C’est au niveau de l’intrigue que ça a légèrement coincé. J’ai trouvé l’histoire de Katherine triste, certes, mais assez longue à se mettre en place. Le fait qu’il n’y ait pas vraiment d’enquête –George et Alice s’en tiennent à la lecture des écrits de Katherine et à la visite de certains lieux- m’a un peu gênée, et je pense que c’est en partie pour ça que j’ai eu du mal à rentrer dedans (ça et aussi le fait que ma sœur n’a pas arrêté de se foutre de la gueule des candidats de The Voice, essayez donc de lire quand vous rigolez toutes les 30 secondes). L’auteur sème constamment le doute : Katherine a-t-elle bel et bien disparu? George a-t-il aperçu quelque chose le jour où Teddy a été enlevé? Je me suis retrouvée perdue dans un dédale de questions. Et il n’y a eu que peu de réponses à mon goût. Je pensais vraiment trouver un lien fort entre la disparition de Carr et la mort de Teddy, et puis je n’ai vu qu’un maigre et vague rapport. D’où mes premiers mots après cette lecture: je ne suis pas sûre à 100% d’avoir tout compris. Je le dis donc, le meilleur du livre réside dans les personnages, et leurs émotions.

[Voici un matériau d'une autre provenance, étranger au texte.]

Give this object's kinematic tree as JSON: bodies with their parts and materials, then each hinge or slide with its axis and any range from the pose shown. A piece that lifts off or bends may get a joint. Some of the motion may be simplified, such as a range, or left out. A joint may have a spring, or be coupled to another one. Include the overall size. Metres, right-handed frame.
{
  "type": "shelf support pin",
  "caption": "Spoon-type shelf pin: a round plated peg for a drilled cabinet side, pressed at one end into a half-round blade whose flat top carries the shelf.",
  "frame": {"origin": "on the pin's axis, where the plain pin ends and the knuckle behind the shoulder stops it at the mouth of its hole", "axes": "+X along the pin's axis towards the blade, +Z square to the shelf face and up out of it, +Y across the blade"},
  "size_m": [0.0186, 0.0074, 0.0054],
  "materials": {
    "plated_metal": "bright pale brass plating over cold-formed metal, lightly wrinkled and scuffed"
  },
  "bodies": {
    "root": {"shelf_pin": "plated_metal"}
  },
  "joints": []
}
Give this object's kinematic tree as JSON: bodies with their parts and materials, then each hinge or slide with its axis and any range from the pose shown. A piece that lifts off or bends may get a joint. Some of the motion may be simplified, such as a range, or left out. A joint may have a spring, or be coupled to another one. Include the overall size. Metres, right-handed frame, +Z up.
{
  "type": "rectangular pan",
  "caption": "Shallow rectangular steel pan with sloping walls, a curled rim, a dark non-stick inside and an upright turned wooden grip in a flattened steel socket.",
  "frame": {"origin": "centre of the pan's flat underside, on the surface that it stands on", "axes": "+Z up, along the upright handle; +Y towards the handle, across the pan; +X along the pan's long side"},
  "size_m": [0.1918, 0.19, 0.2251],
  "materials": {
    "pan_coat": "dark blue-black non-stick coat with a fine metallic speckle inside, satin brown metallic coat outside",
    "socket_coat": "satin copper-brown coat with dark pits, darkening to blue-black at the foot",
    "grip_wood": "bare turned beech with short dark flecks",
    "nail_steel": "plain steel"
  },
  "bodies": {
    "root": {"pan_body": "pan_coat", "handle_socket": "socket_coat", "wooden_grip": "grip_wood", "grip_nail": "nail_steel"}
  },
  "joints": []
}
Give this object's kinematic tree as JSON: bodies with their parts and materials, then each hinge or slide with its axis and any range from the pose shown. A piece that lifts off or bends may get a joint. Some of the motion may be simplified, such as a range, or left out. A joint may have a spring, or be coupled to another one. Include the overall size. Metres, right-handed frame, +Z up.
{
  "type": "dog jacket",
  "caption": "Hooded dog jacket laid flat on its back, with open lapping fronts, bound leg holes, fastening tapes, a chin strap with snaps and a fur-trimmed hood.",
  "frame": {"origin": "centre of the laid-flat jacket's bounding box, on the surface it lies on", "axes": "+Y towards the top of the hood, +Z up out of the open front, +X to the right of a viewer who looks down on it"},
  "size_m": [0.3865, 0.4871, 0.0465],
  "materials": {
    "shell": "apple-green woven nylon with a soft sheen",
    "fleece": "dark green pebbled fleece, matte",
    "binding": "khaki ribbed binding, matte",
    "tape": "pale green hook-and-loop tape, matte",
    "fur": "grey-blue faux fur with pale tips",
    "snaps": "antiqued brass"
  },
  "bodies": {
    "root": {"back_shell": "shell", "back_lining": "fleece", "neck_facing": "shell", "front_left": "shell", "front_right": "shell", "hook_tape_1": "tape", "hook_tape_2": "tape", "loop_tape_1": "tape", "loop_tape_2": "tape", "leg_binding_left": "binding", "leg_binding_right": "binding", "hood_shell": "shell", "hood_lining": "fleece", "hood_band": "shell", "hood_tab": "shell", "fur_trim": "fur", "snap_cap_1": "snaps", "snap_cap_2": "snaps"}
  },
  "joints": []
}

J’ai été plus que séduite par l’écriture de Thomas H. Cook. C’est clair que ce ne sera pas ma dernière lecture de l’auteur. Il y a un passage que j’ai envie de partager avec vous, et qui a brisé mon cœur en mille morceaux (à la page 31) :

« Tout comme Faust qui avait vendu son âme au diable, j’avais remis la mienne à Dieu, ou à la Providence, ou à n’importe quoi dès lors que ça avait le pouvoir d’intercéder pour mon fils. Ça pouvait bien avoir une tête d’éléphant sur un corps d’homme gras, comme Ganesh, le fils de Shiva, peut m’importait. Je me serais prosterné devant Baal, quelle que fût sa forme, agenouillé devant n’importe quel veau d’or. J’aurais allumé tous les cierges de la cathédrale Saint Patrick, empilé autant de paniers de riz qu’il l’aurait fallu sur les marches des pagodes, marché jusqu’à la Grande Mosquée de Samarra en me flagellant le dos jusqu’au sang, pour que soit exaucée cette unique prière: ramenez-le-moi sain et sauf. »

En résumé :

Un beau livre qui traite d’une perte insurmontable, de la culpabilité et de la souffrance qui va avec. L’intrigue semble être reléguée au second plan, mais ce n’est pas plus mal, parce qu’on aurait pu passer à côté d’une belle écriture.